BRIEF -> Go through the listing and copy every line word for word.

———

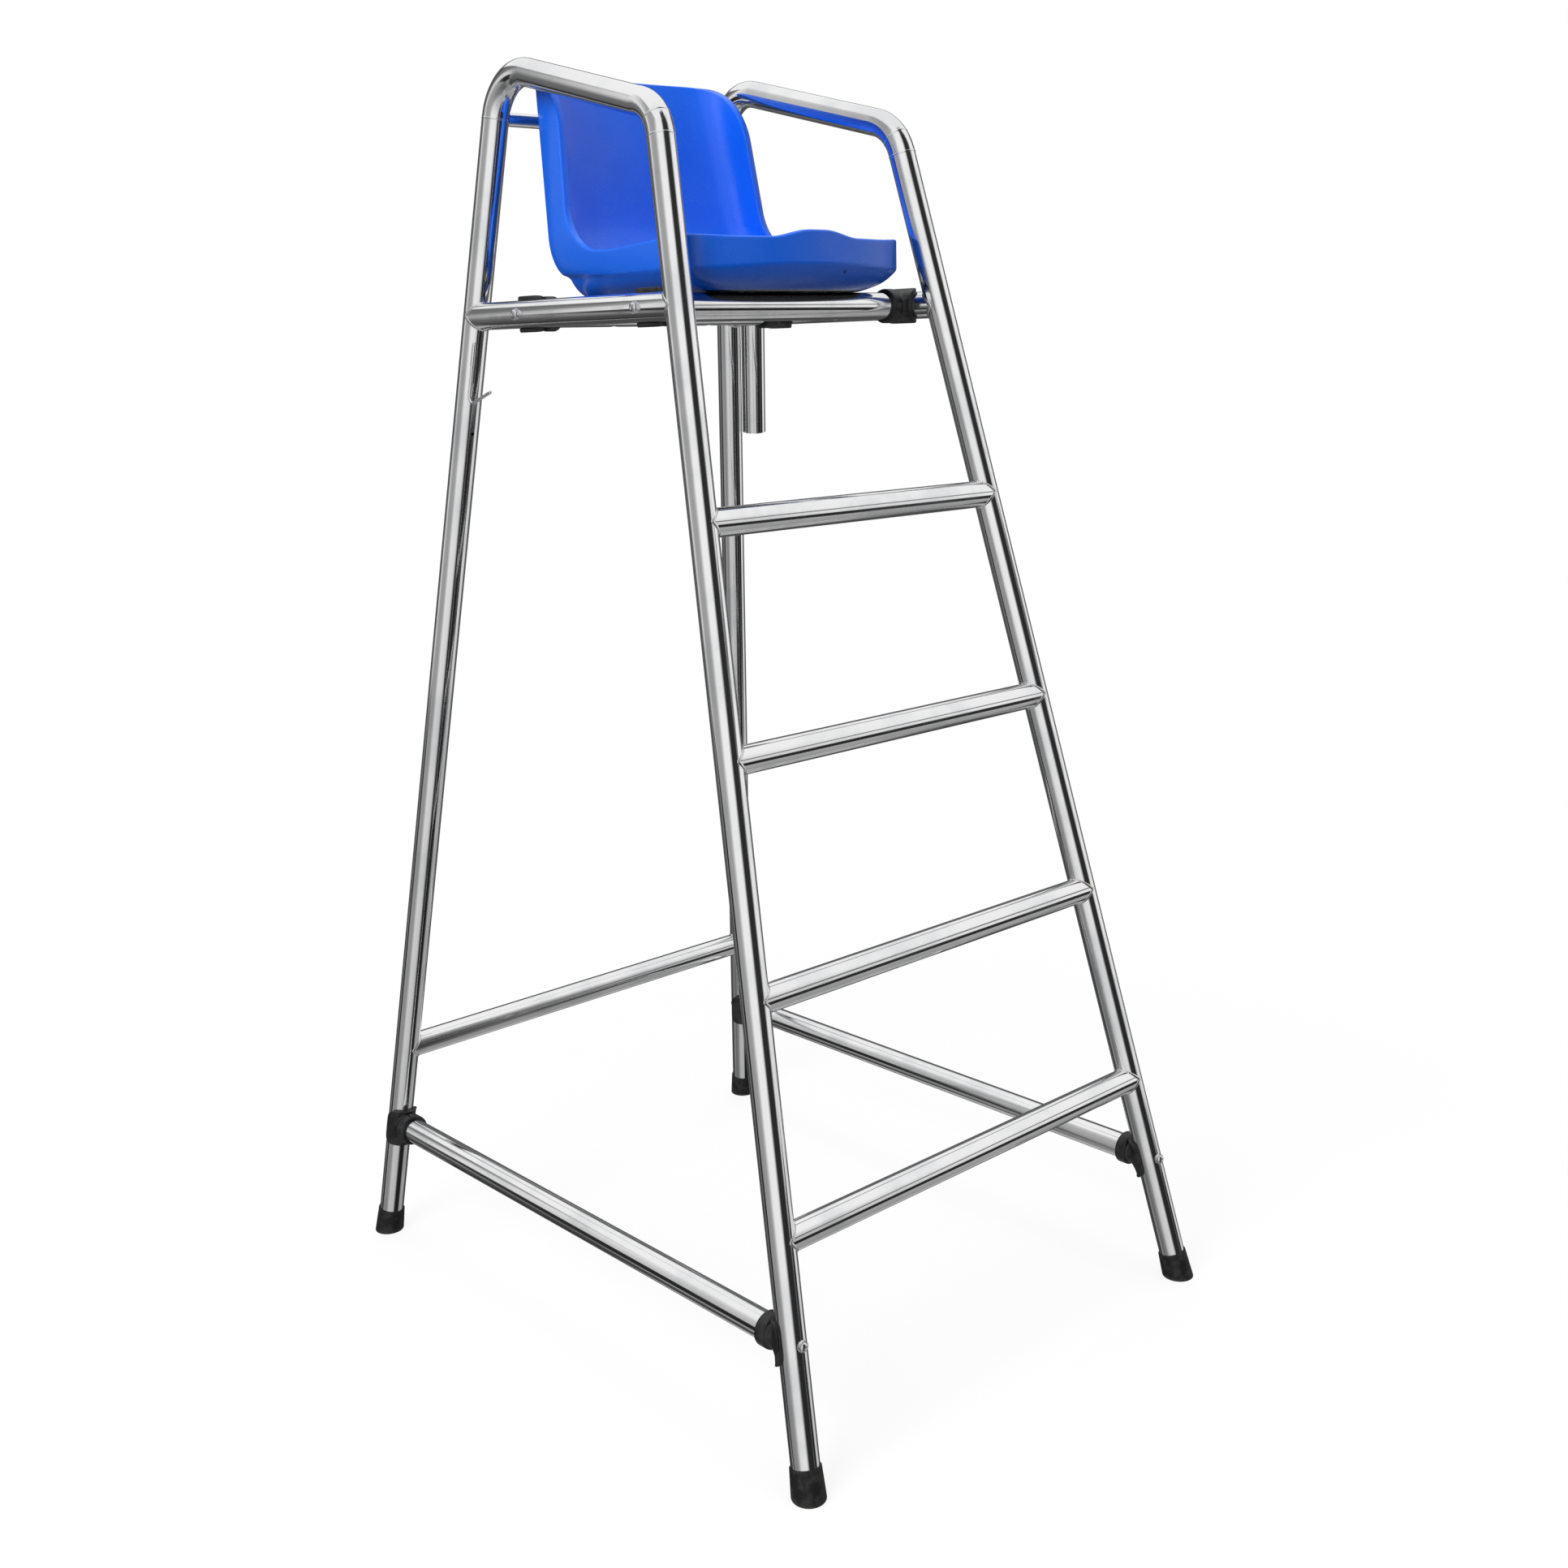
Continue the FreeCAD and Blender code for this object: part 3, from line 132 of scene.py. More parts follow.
def turns(count: int) -> np.ndarray:
    """Angles in even steps round one full turn."""
    return np.linspace(0.0, FULL_TURN, count, endpoint=False)


def around(angle: np.ndarray, first: np.ndarray, second: np.ndarray) -> np.ndarray:
    """The vectors first cos(angle) + second sin(angle), a row for each angle."""
    return np.cos(angle)[:, None] * first + np.sin(angle)[:, None] * second


def cross_axes(axis: np.ndarray) -> tuple[np.ndarray, np.ndarray]:
    """Two unit vectors square to an axis, so that the second is axis x first."""
    hint = np.array([1.0, 0.0, 0.0]) if abs(axis[0]) < 0.7 else np.array([0.0, 1.0, 0.0])
    first = unit(hint - axis * float(hint @ axis))
    return first, np.cross(axis, first)


def ring_about(centre: np.ndarray, axis: np.ndarray, radius: float, columns: int) -> np.ndarray:
    """A circle of points round an axis, turning right-handed about it."""
    return centre + radius * around(turns(columns), *cross_axes(axis))


# Meshes


@dataclass
class Patch:
    """Part of a mesh: its points, its four-sided faces and its three-sided ones."""

    points: np.ndarray
    quads: np.ndarray
    fans: np.ndarray

    def outward(self) -> Patch:
        """The same closed surface with its faces pointing out.

        A closed surface whose faces point out has a positive volume, which is the sum of
        a . (b x c) / 6 over its triangles.
        """
        p = self.points - self.points.mean(axis=0)
        total = 0.0
        for a, b, c in ((0, 1, 2), (0, 2, 3)):
            corners = p[self.quads[:, [a, b, c]]]
            total += float((corners[:, 0] * np.cross(corners[:, 1], corners[:, 2])).sum())
        corners = p[self.fans]
        total += float((corners[:, 0] * np.cross(corners[:, 1], corners[:, 2])).sum())
        if total > 0.0:
            return self
        return Patch(self.points, self.quads[:, ::-1], self.fans[:, ::-1])


NO_FANS = np.zeros((0, 3), dtype=int)


def ring_quads(count: int, columns: int, wrap: bool) -> np.ndarray:
    """Four-sided faces between neighbouring rings, and from the last to the first if wrapped."""
    index = np.arange(count * columns).reshape(count, columns)
    after = np.roll(index, -1, axis=0) if wrap else index[1:]
    index = index if wrap else index[:-1]
    turned = np.roll(index, -1, axis=1)
    return np.stack([index, turned, np.roll(after, -1, axis=1), after], axis=-1).reshape(-1, 4)


def closed_patch(rows: np.ndarray) -> Patch:
    """A closed surface over rings of points, with a fan to the middle of its first and last.

    Args:
        rows: Array of rows, columns and coordinates.

    Returns:
        The patch, with its faces pointing out.
    """
    count, columns = rows.shape[:2]
    points = np.vstack([rows.reshape(-1, 3), rows[0].mean(axis=0), rows[-1].mean(axis=0)])
    first = np.arange(columns)
    last = first + (count - 1) * columns
    hubs = len(points) - 2, len(points) - 1
    fans = np.vstack(
        [
            np.stack([np.roll(first, -1), first, np.full(columns, hubs[0])], axis=-1),
            np.stack([last, np.roll(last, -1), np.full(columns, hubs[1])], axis=-1),
        ]
    )
    return Patch(points, ring_quads(count, columns, False), fans).outward()


def torus_patch(rows: np.ndarray) -> Patch:
    """A surface over rings that also closes from its last ring to its first."""
    count, columns = rows.shape[:2]
    return Patch(rows.reshape(-1, 3), ring_quads(count, columns, True), NO_FANS).outward()


def merged(patches: Sequence[Patch]) -> Patch:
    """Several patches as one."""
    starts = np.cumsum([0] + [len(patch.points) for patch in patches[:-1]])
    return Patch(
        np.vstack([patch.points for patch in patches]),
        np.vstack([patch.quads + start for start, patch in zip(starts, patches)]),
        np.vstack([patch.fans + start for start, patch in zip(starts, patches)]),
    )


def make_piece(
    name: str,
    patch: Patch,
    material: bpy.types.Material,
    replaced: Sequence[str] = (),
) -> bpy.types.Object:
    """Makes a smooth object of a patch, with its normals outward, riding on the chair.

    Args:
        name: The piece's name.
        patch: Its mesh.
        material: Its finish.
        replaced: Names of the frame's nodes that it stands for.

    Returns:
        The object, at the origin.
    """
    mesh = bpy.data.meshes.new(name)
    mesh.from_pydata(patch.points.tolist(), [], patch.quads.tolist() + patch.fans.tolist())
    mesh.polygons.foreach_set("use_smooth", np.ones(len(mesh.polygons), dtype=bool))
    mesh.materials.append(material)
    mesh.update()
    piece = bpy.data.objects.new(name, mesh)
    bpy.context.scene.collection.objects.link(piece)
    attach(piece, BODY)
    if replaced:
        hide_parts(*replaced)
    LOG.info("%s: %d faces", name, len(mesh.polygons))
    return piece


# Finishes


class Sheet:
    """Adds nodes to a node tree and links them, so that a finish reads as a list of steps."""

    step = 220.0

    def __init__(self, tree: bpy.types.NodeTree) -> None:
        """Keeps the tree."""
        self.tree = tree
        self.count = 0

    def feed(self, node: bpy.types.Node, name: int | str, value: object) -> None:
        """Links a socket to a node's input, or sets the input to a plain value."""
        if isinstance(value, bpy.types.NodeSocket):
            self.tree.links.new(value, node.inputs[name])
        else:
            node.inputs[name].default_value = value

    def add(self, kind: str, settings: dict | None = None, **inputs: object) -> bpy.types.Node:
        """Adds a node.

        Args:
            kind: The node's type name.
            settings: The node's own properties.
            inputs: Values or output sockets for its inputs. Underscores stand for spaces, and
                a name such as in0 is the input of that number.

        Returns:
            The node.
        """
        node = self.tree.nodes.new(kind)
        self.count += 1
        node.location = (self.step * self.count, 0.0)
        for name, value in (settings or {}).items():
            setattr(node, name, value)
        for name, value in inputs.items():
            self.feed(node, int(name[2:]) if name[:2] == "in" else name.replace("_", " "), value)
        return node

    def math(self, operation: str, *values: object) -> bpy.types.NodeSocket:
        """The output of a Math node over its values or sockets."""
        inputs = {f"in{i}": value for i, value in enumerate(values)}
        return self.add("ShaderNodeMath", {"operation": operation}, **inputs).outputs[0]

    def ramp(
        self, value: object, low: float, high: float, start: float = 0.0, end: float = 1.0
    ) -> bpy.types.NodeSocket:
        """A smooth change from start to end while a value goes from low to high."""
        settings = {"interpolation_type": "SMOOTHSTEP"}
        ends = {"in1": low, "in2": high, "in3": start, "in4": end}
        return self.add("ShaderNodeMapRange", settings, Value=value, **ends).outputs[0]

    def noise(
        self, vector: object, scale: object, detail: float = 3.0, rough: float = 0.5
    ) -> bpy.types.NodeSocket:
        """The value of a noise texture."""
        node = self.add("ShaderNodeTexNoise", Vector=vector, Scale=scale, Detail=detail, Roughness=rough)
        return node.outputs[0]

    def blend(self, factor: object, first: object, second: object) -> bpy.types.NodeSocket:
        """A colour between two others, each of them red, green and blue or a socket."""
        node = self.add("ShaderNodeMix", {"data_type": "RGBA"}, in0=factor)
        for place, colour in ((6, first), (7, second)):
            self.feed(node, place, (*colour, 1.0) if isinstance(colour, tuple) else colour)
        return node.outputs[2]

    def below(self, place: object, low: float, high: float) -> bpy.types.NodeSocket:
        """1 under one height and 0 over another."""
        height = self.add("ShaderNodeSeparateXYZ", Vector=place).outputs[2]
        return self.ramp(height, low, high, 1.0, 0.0)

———

REPLY ->
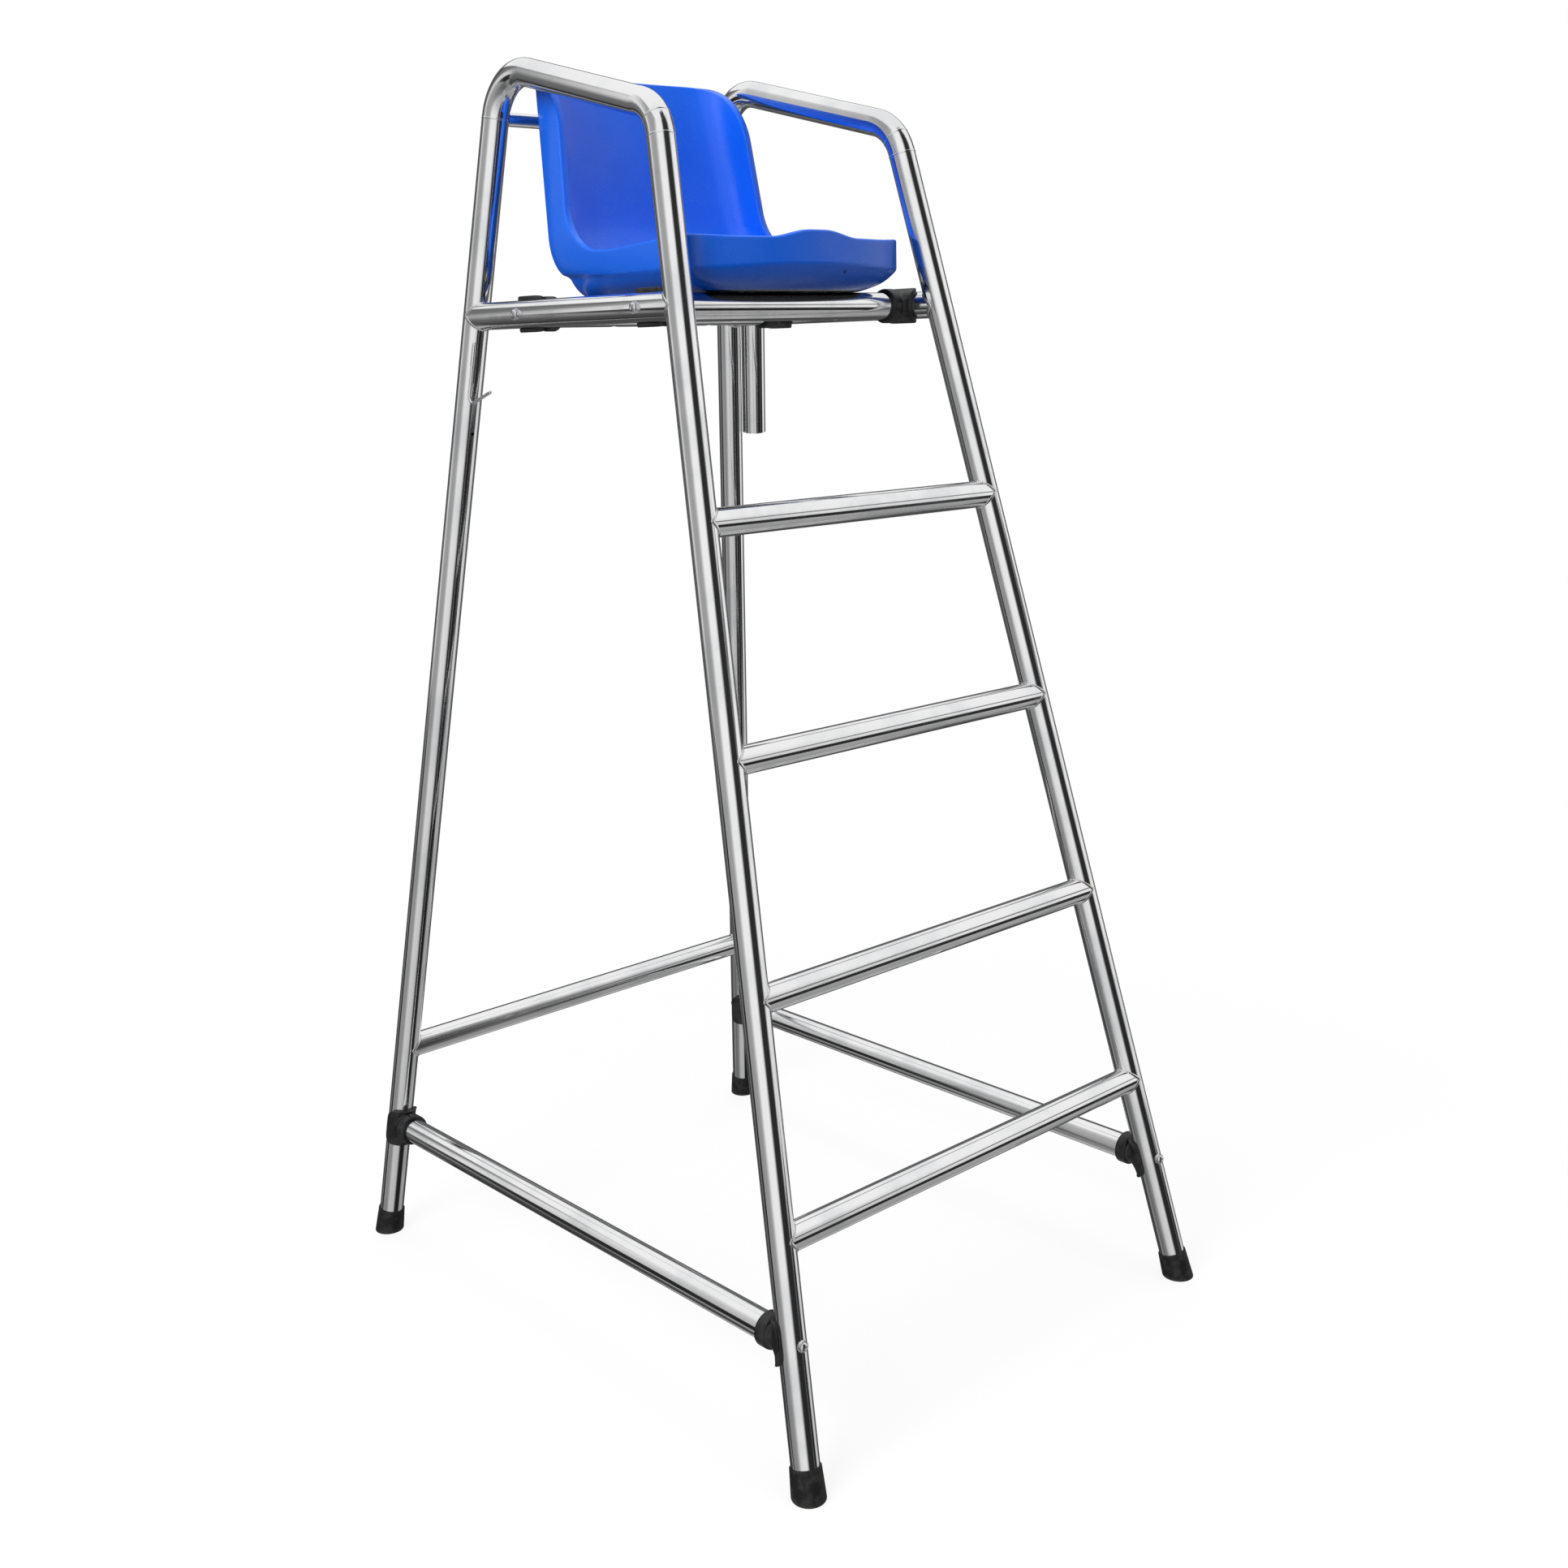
Continue the FreeCAD and Blender code for this object: part 3, from line 132 of scene.py. More parts follow.
def turns(count: int) -> np.ndarray:
    """Angles in even steps round one full turn."""
    return np.linspace(0.0, FULL_TURN, count, endpoint=False)


def around(angle: np.ndarray, first: np.ndarray, second: np.ndarray) -> np.ndarray:
    """The vectors first cos(angle) + second sin(angle), a row for each angle."""
    return np.cos(angle)[:, None] * first + np.sin(angle)[:, None] * second


def cross_axes(axis: np.ndarray) -> tuple[np.ndarray, np.ndarray]:
    """Two unit vectors square to an axis, so that the second is axis x first."""
    hint = np.array([1.0, 0.0, 0.0]) if abs(axis[0]) < 0.7 else np.array([0.0, 1.0, 0.0])
    first = unit(hint - axis * float(hint @ axis))
    return first, np.cross(axis, first)


def ring_about(centre: np.ndarray, axis: np.ndarray, radius: float, columns: int) -> np.ndarray:
    """A circle of points round an axis, turning right-handed about it."""
    return centre + radius * around(turns(columns), *cross_axes(axis))


# Meshes


@dataclass
class Patch:
    """Part of a mesh: its points, its four-sided faces and its three-sided ones."""

    points: np.ndarray
    quads: np.ndarray
    fans: np.ndarray

    def outward(self) -> Patch:
        """The same closed surface with its faces pointing out.

        A closed surface whose faces point out has a positive volume, which is the sum of
        a . (b x c) / 6 over its triangles.
        """
        p = self.points - self.points.mean(axis=0)
        total = 0.0
        for a, b, c in ((0, 1, 2), (0, 2, 3)):
            corners = p[self.quads[:, [a, b, c]]]
            total += float((corners[:, 0] * np.cross(corners[:, 1], corners[:, 2])).sum())
        corners = p[self.fans]
        total += float((corners[:, 0] * np.cross(corners[:, 1], corners[:, 2])).sum())
        if total > 0.0:
            return self
        return Patch(self.points, self.quads[:, ::-1], self.fans[:, ::-1])


NO_FANS = np.zeros((0, 3), dtype=int)


def ring_quads(count: int, columns: int, wrap: bool) -> np.ndarray:
    """Four-sided faces between neighbouring rings, and from the last to the first if wrapped."""
    index = np.arange(count * columns).reshape(count, columns)
    after = np.roll(index, -1, axis=0) if wrap else index[1:]
    index = index if wrap else index[:-1]
    turned = np.roll(index, -1, axis=1)
    return np.stack([index, turned, np.roll(after, -1, axis=1), after], axis=-1).reshape(-1, 4)


def closed_patch(rows: np.ndarray) -> Patch:
    """A closed surface over rings of points, with a fan to the middle of its first and last.

    Args:
        rows: Array of rows, columns and coordinates.

    Returns:
        The patch, with its faces pointing out.
    """
    count, columns = rows.shape[:2]
    points = np.vstack([rows.reshape(-1, 3), rows[0].mean(axis=0), rows[-1].mean(axis=0)])
    first = np.arange(columns)
    last = first + (count - 1) * columns
    hubs = len(points) - 2, len(points) - 1
    fans = np.vstack(
        [
            np.stack([np.roll(first, -1), first, np.full(columns, hubs[0])], axis=-1),
            np.stack([last, np.roll(last, -1), np.full(columns, hubs[1])], axis=-1),
        ]
    )
    return Patch(points, ring_quads(count, columns, False), fans).outward()


def torus_patch(rows: np.ndarray) -> Patch:
    """A surface over rings that also closes from its last ring to its first."""
    count, columns = rows.shape[:2]
    return Patch(rows.reshape(-1, 3), ring_quads(count, columns, True), NO_FANS).outward()


def merged(patches: Sequence[Patch]) -> Patch:
    """Several patches as one."""
    starts = np.cumsum([0] + [len(patch.points) for patch in patches[:-1]])
    return Patch(
        np.vstack([patch.points for patch in patches]),
        np.vstack([patch.quads + start for start, patch in zip(starts, patches)]),
        np.vstack([patch.fans + start for start, patch in zip(starts, patches)]),
    )


def make_piece(
    name: str,
    patch: Patch,
    material: bpy.types.Material,
    replaced: Sequence[str] = (),
) -> bpy.types.Object:
    """Makes a smooth object of a patch, with its normals outward, riding on the chair.

    Args:
        name: The piece's name.
        patch: Its mesh.
        material: Its finish.
        replaced: Names of the frame's nodes that it stands for.

    Returns:
        The object, at the origin.
    """
    mesh = bpy.data.meshes.new(name)
    mesh.from_pydata(patch.points.tolist(), [], patch.quads.tolist() + patch.fans.tolist())
    mesh.polygons.foreach_set("use_smooth", np.ones(len(mesh.polygons), dtype=bool))
    mesh.materials.append(material)
    mesh.update()
    piece = bpy.data.objects.new(name, mesh)
    bpy.context.scene.collection.objects.link(piece)
    attach(piece, BODY)
    if replaced:
        hide_parts(*replaced)
    LOG.info("%s: %d faces", name, len(mesh.polygons))
    return piece


# Finishes


class Sheet:
    """Adds nodes to a node tree and links them, so that a finish reads as a list of steps."""

    step = 220.0

    def __init__(self, tree: bpy.types.NodeTree) -> None:
        """Keeps the tree."""
        self.tree = tree
        self.count = 0

    def feed(self, node: bpy.types.Node, name: int | str, value: object) -> None:
        """Links a socket to a node's input, or sets the input to a plain value."""
        if isinstance(value, bpy.types.NodeSocket):
            self.tree.links.new(value, node.inputs[name])
        else:
            node.inputs[name].default_value = value

    def add(self, kind: str, settings: dict | None = None, **inputs: object) -> bpy.types.Node:
        """Adds a node.

        Args:
            kind: The node's type name.
            settings: The node's own properties.
            inputs: Values or output sockets for its inputs. Underscores stand for spaces, and
                a name such as in0 is the input of that number.

        Returns:
            The node.
        """
        node = self.tree.nodes.new(kind)
        self.count += 1
        node.location = (self.step * self.count, 0.0)
        for name, value in (settings or {}).items():
            setattr(node, name, value)
        for name, value in inputs.items():
            self.feed(node, int(name[2:]) if name[:2] == "in" else name.replace("_", " "), value)
        return node

    def math(self, operation: str, *values: object) -> bpy.types.NodeSocket:
        """The output of a Math node over its values or sockets."""
        inputs = {f"in{i}": value for i, value in enumerate(values)}
        return self.add("ShaderNodeMath", {"operation": operation}, **inputs).outputs[0]

    def ramp(
        self, value: object, low: float, high: float, start: float = 0.0, end: float = 1.0
    ) -> bpy.types.NodeSocket:
        """A smooth change from start to end while a value goes from low to high."""
        settings = {"interpolation_type": "SMOOTHSTEP"}
        ends = {"in1": low, "in2": high, "in3": start, "in4": end}
        return self.add("ShaderNodeMapRange", settings, Value=value, **ends).outputs[0]

    def noise(
        self, vector: object, scale: object, detail: float = 3.0, rough: float = 0.5
    ) -> bpy.types.NodeSocket:
        """The value of a noise texture."""
        node = self.add("ShaderNodeTexNoise", Vector=vector, Scale=scale, Detail=detail, Roughness=rough)
        return node.outputs[0]

    def blend(self, factor: object, first: object, second: object) -> bpy.types.NodeSocket:
        """A colour between two others, each of them red, green and blue or a socket."""
        node = self.add("ShaderNodeMix", {"data_type": "RGBA"}, in0=factor)
        for place, colour in ((6, first), (7, second)):
            self.feed(node, place, (*colour, 1.0) if isinstance(colour, tuple) else colour)
        return node.outputs[2]

    def below(self, place: object, low: float, high: float) -> bpy.types.NodeSocket:
        """1 under one height and 0 over another."""
        height = self.add("ShaderNodeSeparateXYZ", Vector=place).outputs[2]
        return self.ramp(height, low, high, 1.0, 0.0)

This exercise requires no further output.